2024-12-14
In response to Fernando on viewing his initial version of the last chapter in the documentary:
It looks good to me, and I have only one specific change in mind: to sharpen up the timing of each cut between imagery-clips during voice-over, so that the voiced words always pertain to the image on display at the moment. For example, Rich talks about quarks, but it takes a couple of seconds before a depiction of quarks shows up on the screen.
A general comment that I have is perhaps one that cannot have much effect and cannot be taken as any kind of direction. I offer it only in case it might somehow be useful to someone: I should like to avoid the appearance of advocating the reductionistic materialism that every physicist and engineer of secular inclination is inclined toward these days. I should like to avoid the view that everyone who is unaware of Aristotelian and Thomistic metaphysics naturally adopts when receiving a technical education these days. I’ll spend a few words here below, but I want reiterate that this is not a recommendation for any change to the documentary.
Yet what I want to avoid is the view according to which water-molecules actually exist in liquid water.
A water-molecule might actually exist, might be a substance itself, before joining a volume of liquid. After joining, however, it seems possible to me that the molecule might no longer actually exist, though it still really exists as a potency in the liquid substance. It transforms from a real actuality as a substance on its own into a real potency within another substance, the liquid. This seems possible on the quantum mechanical description if we suppose that there is a lot of entanglement among dissociated atoms and molecules in liquid water, so that the full property of the liquid is only properly described more or less by a single wavefunction spanning the liquid’s volume.
I make this point as a specific example of a more general idea. On the one hand, we have a hierarchy of theories spanning from preons at the bottom, to particles of the standard model, to atoms, to molecules, to inanimate macroscopic substances, to plants, to animals, to the bodies of rational animals, to celestial objects, to the evolution of spacetime itself. On the other hand, there seems to be a boundary that prevents the reduction of one theory merely to a theory in which more fundamental parts explain everything. Water seems not merely to be molecules. A human person especially seems not merely to be molecules.
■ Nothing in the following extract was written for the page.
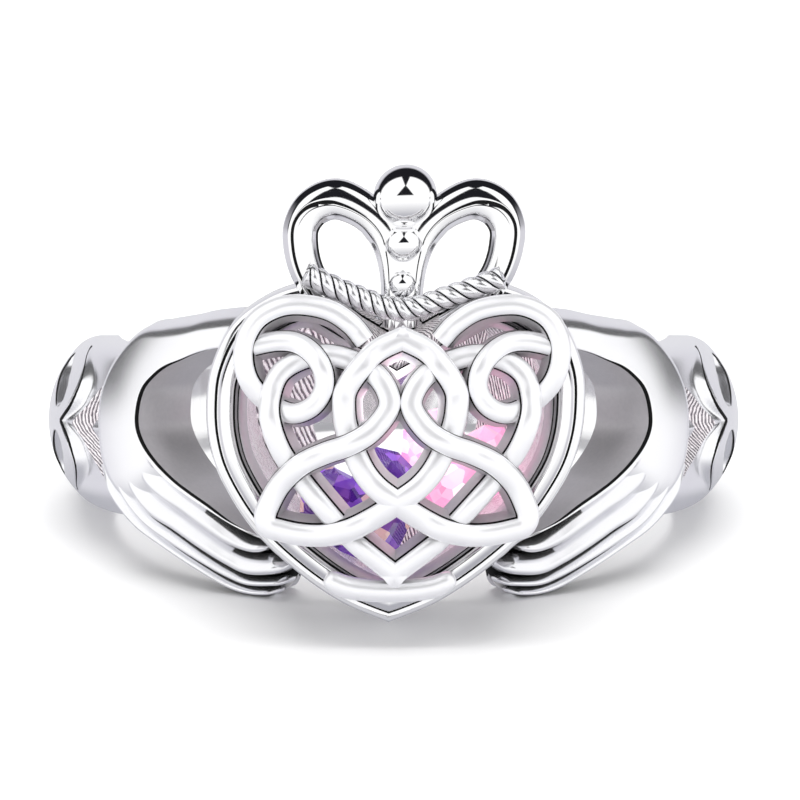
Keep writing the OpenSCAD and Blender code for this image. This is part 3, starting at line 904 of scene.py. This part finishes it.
def opening(made, side):
    """Cuts the crescent between the leaves and the heel of the hand, its walls left as cast, with the
    cast finish's painted pit shade and glints.
    """
    tool = Shell()
    outline = loop(sized(CRESCENT, BORE_R, FRILL_W), 4)
    inmost, outmost = 3, 14
    rings = [tool.ring([Vector((-side * x, p.x, p.y)) for p in outline]) for x in (inmost, outmost)]
    tool.skin(rings, lambda i, j: ROUGH, ROUGH)
    mesh = tool.finish("crescent_tool")
    dress(mesh)
    mesh.transform(LAY_DOWN)
    cutter = new_object("crescent_tool", mesh)
    pick(made)
    cut = made.modifiers.new("crescent", "BOOLEAN")
    cut.operation, cut.object, cut.solver, cut.material_mode = "DIFFERENCE", cutter, "EXACT", "INDEX"
    bpy.ops.object.modifier_apply(modifier=cut.name)
    bpy.data.objects.remove(cutter)


def band():
    """The plain back of the band, with its outer edges softened."""
    shell = Shell()
    half, r = BAND_W / 2, BORE_R + BAND_T
    section = [(BORE_R, -half), (r - 0.3, -half), (r - 0.1, 0.1 - half), (r - 0.02, 0.3 - half),
               (r, 0), (r - 0.02, half - 0.3), (r - 0.1, half - 0.1), (r - 0.3, half), (BORE_R, half)]
    rings, count, first, turn = [], 96, -8, 196
    for i in range(count + 1):
        a = math.radians(first + turn * i / count)
        rings.append(shell.ring([Vector((q * math.cos(a), q * math.sin(a), z)) for q, z in section]))
    shell.skin(rings, lambda i, j: POLISHED)
    return piece("band", shell.finish("band"), "ring_silver", "ring")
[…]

Yet it seems necessary to develop a hierarchy of theories in order to make best sense of the world, even if we know that the theories of things that can never be seen are likely not right. Necessary because the human mind seems built to have at least some imperfect understanding of all that is, and because God in His mercy makes the universe comprehensible to us. Even if that comprehension is always flawed, it seems ill considered to reject the gift. Rather, we must accept it as did the good steward in the parable of the talents. By working hard to develop the gift of comprehension, we might hope to do great things in the world, to become worthy stewards of creation.